## [STATED TASK]
Would you copy out the whole listing exactly as given?
******************************
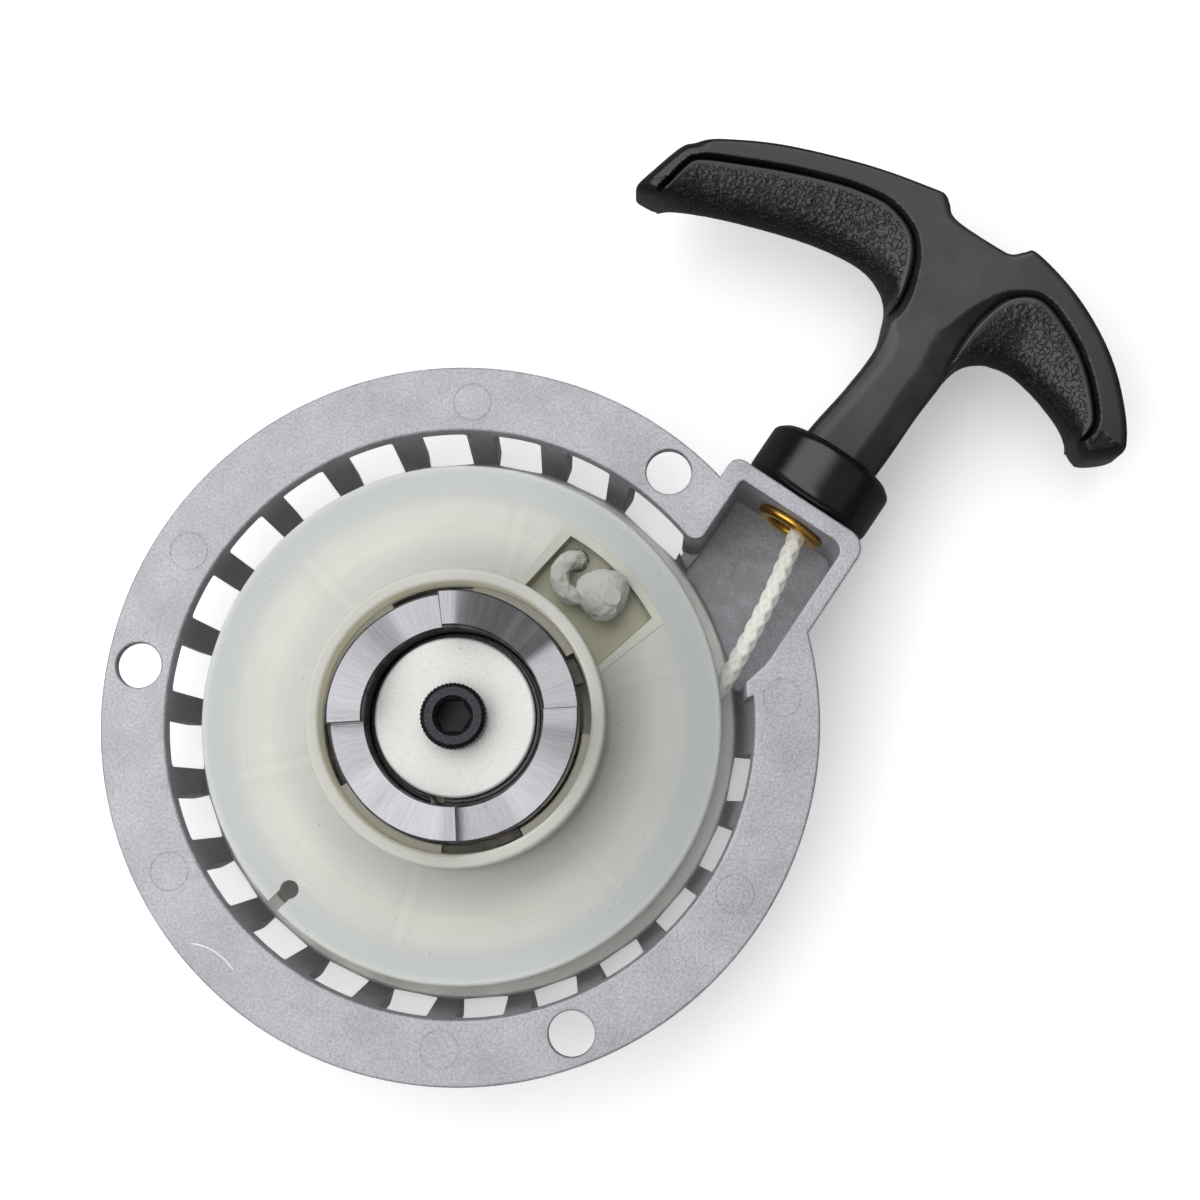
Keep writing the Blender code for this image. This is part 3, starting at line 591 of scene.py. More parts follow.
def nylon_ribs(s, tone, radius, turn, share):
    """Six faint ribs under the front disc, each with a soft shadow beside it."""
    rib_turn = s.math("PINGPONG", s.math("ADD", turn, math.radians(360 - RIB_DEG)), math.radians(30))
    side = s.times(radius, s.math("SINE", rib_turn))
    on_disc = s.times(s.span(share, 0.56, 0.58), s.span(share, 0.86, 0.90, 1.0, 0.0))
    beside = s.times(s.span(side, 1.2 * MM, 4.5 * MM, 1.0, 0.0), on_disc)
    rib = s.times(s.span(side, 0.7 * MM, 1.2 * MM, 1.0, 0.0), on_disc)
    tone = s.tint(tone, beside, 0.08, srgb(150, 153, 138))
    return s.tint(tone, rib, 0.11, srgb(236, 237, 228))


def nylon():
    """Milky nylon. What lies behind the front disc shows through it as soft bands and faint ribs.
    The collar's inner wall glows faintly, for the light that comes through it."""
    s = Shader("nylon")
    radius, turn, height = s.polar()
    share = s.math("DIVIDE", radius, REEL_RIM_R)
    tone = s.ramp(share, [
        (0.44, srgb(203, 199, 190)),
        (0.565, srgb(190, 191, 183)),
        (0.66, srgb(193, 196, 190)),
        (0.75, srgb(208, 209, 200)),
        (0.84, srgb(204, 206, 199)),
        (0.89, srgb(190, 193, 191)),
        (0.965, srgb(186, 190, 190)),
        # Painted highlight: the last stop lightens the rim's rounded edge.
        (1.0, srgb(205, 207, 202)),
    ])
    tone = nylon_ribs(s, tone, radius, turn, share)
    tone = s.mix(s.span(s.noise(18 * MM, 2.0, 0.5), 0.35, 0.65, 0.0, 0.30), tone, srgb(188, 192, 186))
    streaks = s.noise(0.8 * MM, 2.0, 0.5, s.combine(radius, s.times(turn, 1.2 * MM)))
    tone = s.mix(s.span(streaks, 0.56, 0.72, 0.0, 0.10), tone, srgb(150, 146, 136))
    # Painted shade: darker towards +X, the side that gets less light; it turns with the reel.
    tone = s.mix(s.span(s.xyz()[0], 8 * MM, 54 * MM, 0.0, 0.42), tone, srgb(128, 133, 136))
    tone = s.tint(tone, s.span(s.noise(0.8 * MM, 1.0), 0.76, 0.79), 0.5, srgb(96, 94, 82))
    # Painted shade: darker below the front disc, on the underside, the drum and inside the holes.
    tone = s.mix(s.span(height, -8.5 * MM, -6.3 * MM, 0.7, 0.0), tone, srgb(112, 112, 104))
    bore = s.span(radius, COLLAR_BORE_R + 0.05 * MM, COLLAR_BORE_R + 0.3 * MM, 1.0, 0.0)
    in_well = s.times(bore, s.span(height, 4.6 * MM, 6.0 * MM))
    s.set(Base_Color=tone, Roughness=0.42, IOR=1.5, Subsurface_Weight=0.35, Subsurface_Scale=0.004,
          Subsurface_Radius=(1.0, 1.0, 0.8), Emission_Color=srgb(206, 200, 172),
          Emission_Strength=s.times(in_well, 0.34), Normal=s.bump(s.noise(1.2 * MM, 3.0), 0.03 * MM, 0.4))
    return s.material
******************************
## [SOLUTION TO THIS EXERCISE]
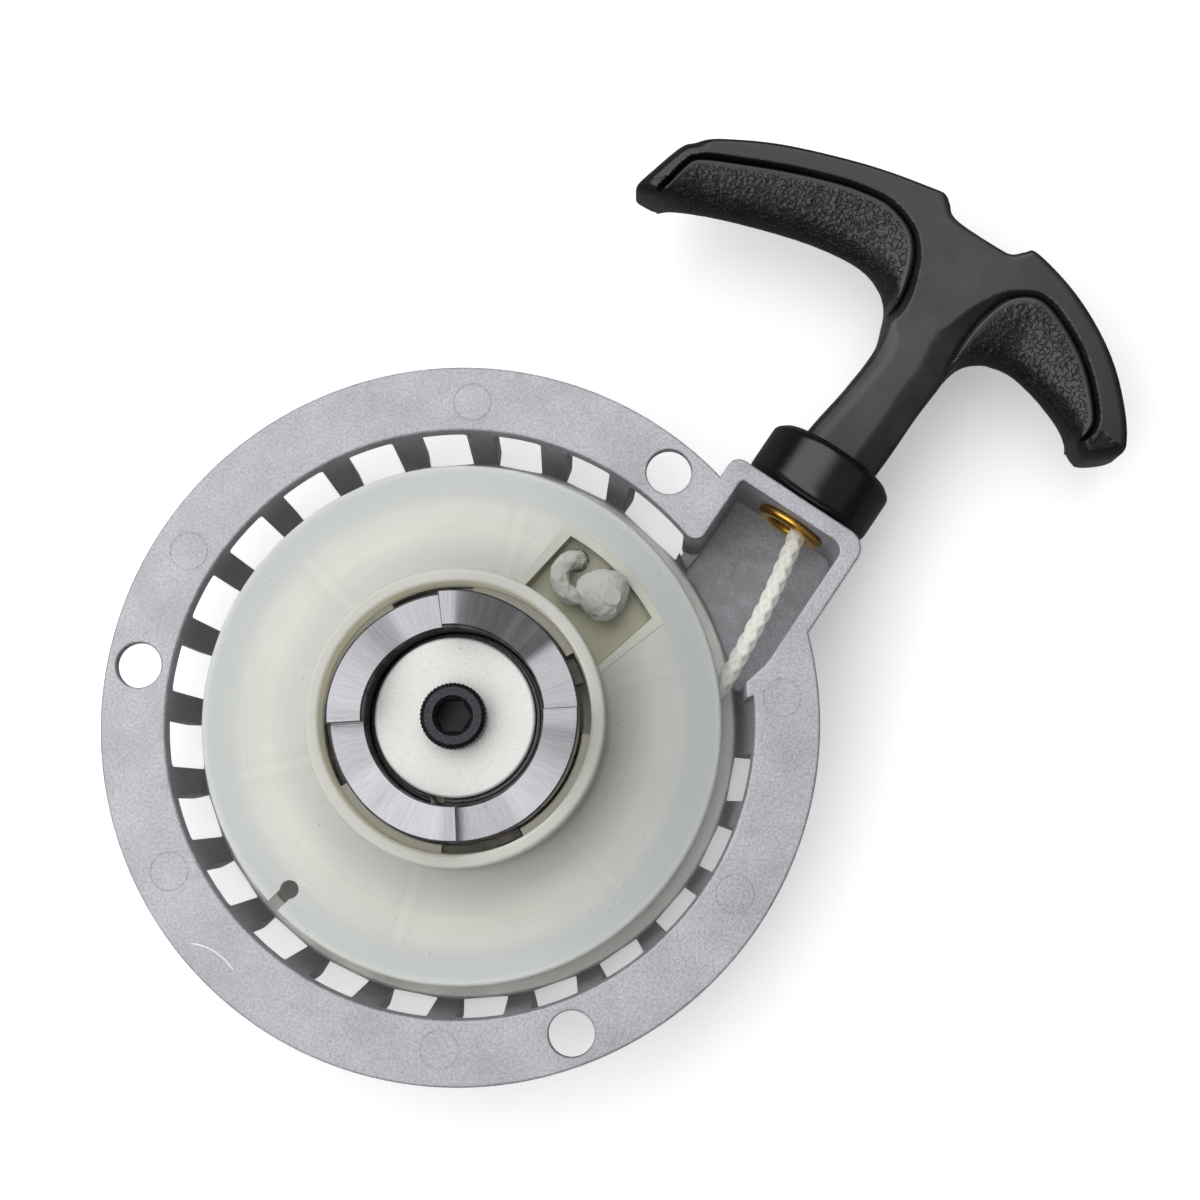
Keep writing the Blender code for this image. This is part 3, starting at line 591 of scene.py. More parts follow.
def nylon_ribs(s, tone, radius, turn, share):
    """Six faint ribs under the front disc, each with a soft shadow beside it."""
    rib_turn = s.math("PINGPONG", s.math("ADD", turn, math.radians(360 - RIB_DEG)), math.radians(30))
    side = s.times(radius, s.math("SINE", rib_turn))
    on_disc = s.times(s.span(share, 0.56, 0.58), s.span(share, 0.86, 0.90, 1.0, 0.0))
    beside = s.times(s.span(side, 1.2 * MM, 4.5 * MM, 1.0, 0.0), on_disc)
    rib = s.times(s.span(side, 0.7 * MM, 1.2 * MM, 1.0, 0.0), on_disc)
    tone = s.tint(tone, beside, 0.08, srgb(150, 153, 138))
    return s.tint(tone, rib, 0.11, srgb(236, 237, 228))


def nylon():
    """Milky nylon. What lies behind the front disc shows through it as soft bands and faint ribs.
    The collar's inner wall glows faintly, for the light that comes through it."""
    s = Shader("nylon")
    radius, turn, height = s.polar()
    share = s.math("DIVIDE", radius, REEL_RIM_R)
    tone = s.ramp(share, [
        (0.44, srgb(203, 199, 190)),
        (0.565, srgb(190, 191, 183)),
        (0.66, srgb(193, 196, 190)),
        (0.75, srgb(208, 209, 200)),
        (0.84, srgb(204, 206, 199)),
        (0.89, srgb(190, 193, 191)),
        (0.965, srgb(186, 190, 190)),
        # Painted highlight: the last stop lightens the rim's rounded edge.
        (1.0, srgb(205, 207, 202)),
    ])
    tone = nylon_ribs(s, tone, radius, turn, share)
    tone = s.mix(s.span(s.noise(18 * MM, 2.0, 0.5), 0.35, 0.65, 0.0, 0.30), tone, srgb(188, 192, 186))
    streaks = s.noise(0.8 * MM, 2.0, 0.5, s.combine(radius, s.times(turn, 1.2 * MM)))
    tone = s.mix(s.span(streaks, 0.56, 0.72, 0.0, 0.10), tone, srgb(150, 146, 136))
    # Painted shade: darker towards +X, the side that gets less light; it turns with the reel.
    tone = s.mix(s.span(s.xyz()[0], 8 * MM, 54 * MM, 0.0, 0.42), tone, srgb(128, 133, 136))
    tone = s.tint(tone, s.span(s.noise(0.8 * MM, 1.0), 0.76, 0.79), 0.5, srgb(96, 94, 82))
    # Painted shade: darker below the front disc, on the underside, the drum and inside the holes.
    tone = s.mix(s.span(height, -8.5 * MM, -6.3 * MM, 0.7, 0.0), tone, srgb(112, 112, 104))
    bore = s.span(radius, COLLAR_BORE_R + 0.05 * MM, COLLAR_BORE_R + 0.3 * MM, 1.0, 0.0)
    in_well = s.times(bore, s.span(height, 4.6 * MM, 6.0 * MM))
    s.set(Base_Color=tone, Roughness=0.42, IOR=1.5, Subsurface_Weight=0.35, Subsurface_Scale=0.004,
          Subsurface_Radius=(1.0, 1.0, 0.8), Emission_Color=srgb(206, 200, 172),
          Emission_Strength=s.times(in_well, 0.34), Normal=s.bump(s.noise(1.2 * MM, 3.0), 0.03 * MM, 0.4))
    return s.material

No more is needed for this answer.